On Mon, Dec 1, 2008 at 9:01 AM, James Box <james.box at gmail.com> wrote:

> I'm sure we've all witnessed on how common it is for a user-experience to
> begin at Google these days, even when the user has a known destination/item.
>
> I do it myself. For instance, say I want to look up 'Brighton' on
> Wikipedia, I find the most efficient method of getting there to type
> 'wikipedia brighton' into my browser's in-built google search. This is all
> based on the assumption that this will be the first result (it normally is)
> and therefore the quickest way for me to achieve my goal.
>
> This is certainly borne-out in the research I'm doing at the moment. In
> some cases, this behaviour seems so habitual that users will take this
> route, even when it isn't the most efficient method of reaching their goal.
>
> My question is, does anyone know if there's a term for this kind of
> behaviour?
>
> As an aside, it's interesting how advertising is attempting to capitalise
> on this. This film poster (http://bit.ly/b1p5) encourages people to google
> 'Mother Lay-By' rather than displaying the film's URL. What's even better is
> that it doesn't work!
>
> ________________________________________________________________
> Welcome to the Interaction Design Association (IxDA)!
> To post to this list ....... discuss at ixda.org
> Unsubscribe ................ http://www.ixda.org/unsubscribe
> List Guidelines ............ http://www.ixda.org/guidelines
> List Help .................. http://www.ixda.org/help
>
>

8 Dec 2008 - 2:43pm
jet
2008

Juan Ruiz wrote:
> Interesting thread. A new trend that we are noticing on the standard
> internet users is that instead of bookmarking a page, they are
> remembering the keywords on which they found the site (page).

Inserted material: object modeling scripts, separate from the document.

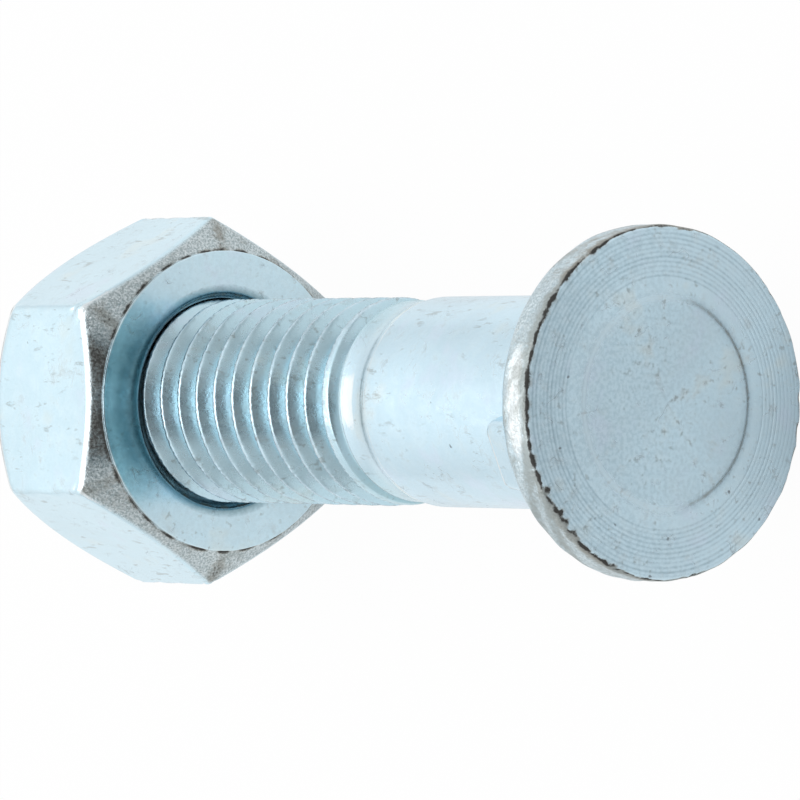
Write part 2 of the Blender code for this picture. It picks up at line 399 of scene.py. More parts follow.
def neck_radius(x):
    """Outer radius of the neck and of the thread's crests beside it."""
    share = np.maximum((x - NECK_LOW) / (NECK_SHOULDER - NECK_SOFTNESS), 0.0)
    shoulder = NECK_RADIUS + (SHANK_RADIUS - NECK_RADIUS) * share**NECK_CURVE
    shoulder = soft_min(shoulder, SHANK_RADIUS, NECK_SOFTNESS)
    rise = np.clip((NECK_LOW - x) / NECK_RISE, 0.0, 1.0)
    rising = NECK_RADIUS + (THREAD_RADIUS - NECK_RADIUS) * (1 - np.cos(math.pi * rise)) / 2
    return np.where(x >= NECK_LOW, shoulder, rising)


def bolt_closing(groove):
    """How far the groove has closed on its way into the neck, from 0 to 1."""
    return smooth_step(groove, THREAD_CLOSED - THREAD_FADE, THREAD_CLOSED)


def nut_closing(groove):
    return np.zeros_like(groove)


def from_groove(line, closed):
    """Distance of a helical line from its groove's middle. The lines draw in where the groove closes."""
    open_share = 1 - MOST_CLOSED * closed
    side = line - 0.5
    edge = 0.5 - CREST_HALF / THREAD_PITCH
    root = edge - THREAD_DEPTH * FLANK_SLOPE / THREAD_PITCH
    moved_edge = root + (edge - root) * open_share
    if abs(side) <= root:
        aside = side + 0 * closed
    elif abs(side) <= edge:
        aside = math.copysign(1, side) * (root + (abs(side) - root) * open_share)
    else:
        aside = math.copysign(1, side) * (0.5 - (0.5 - abs(side)) * (0.5 - moved_edge) / (0.5 - edge))
    return aside * THREAD_PITCH


def groove_depth(aside):
    """Depth of a sharp groove at this distance from its middle."""
    return (THREAD_PITCH / 2 - CREST_HALF - aside) / FLANK_SLOPE


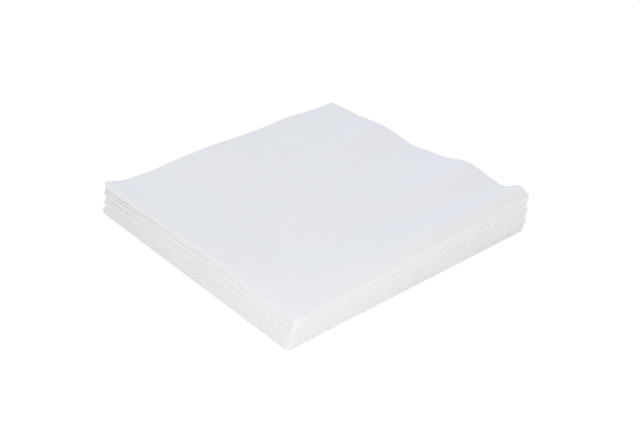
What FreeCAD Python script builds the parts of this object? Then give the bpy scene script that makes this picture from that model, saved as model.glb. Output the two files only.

I'm curious -- in what context(s) are you seeing this? Using their own
computers, shared computers, public kiosks?

--
J. Eric "jet" Townsend, CMU Master of Tangible Interaction Design '09

design: www.allartburns.org; hacking: www.flatline.net; HF: KG6ZVQ
PGP: 0xD0D8C2E8 AC9B 0A23 C61A 1B4A 27C5 F799 A681 3C11 D0D8 C2E8

8 Dec 2008 - 5:18pm
Juan Ruiz
2007

In my experience, I have seen this in all contexts: private computers, public computers, kiosks, etc.
For a user, it is easier to remember the keyword(s) that found the results, than the domain name. But keep in mind, this scenario is not for common and popular companies with popular and already established urls (ie. Intel, Pepsi, etc)

Also, new ads are promoting the keywords rather than the domain name itself (look at the post by Morten, ie. http://www.cabel.name/2008 /03 /japan -urls -are -totally -out.html) . In this example, companies are promoting this behavior.

-Juan

-----Original Message-----
From: j. eric townsend [mailto:jet at flatline.net]
Sent: Tuesday, December 09, 2008 6:44 AM
To: Juan Ruiz
Cc: discuss at ixda.org
Subject: Re: [IxDA Discuss] Google by default

Juan Ruiz wrote:
> Interesting thread. A new trend that we are noticing on the standard
> internet users is that instead of bookmarking a page, they are
> remembering the keywords on which they found the site (page).

I'm curious -- in what context(s) are you seeing this? Using their own
computers, shared computers, public kiosks?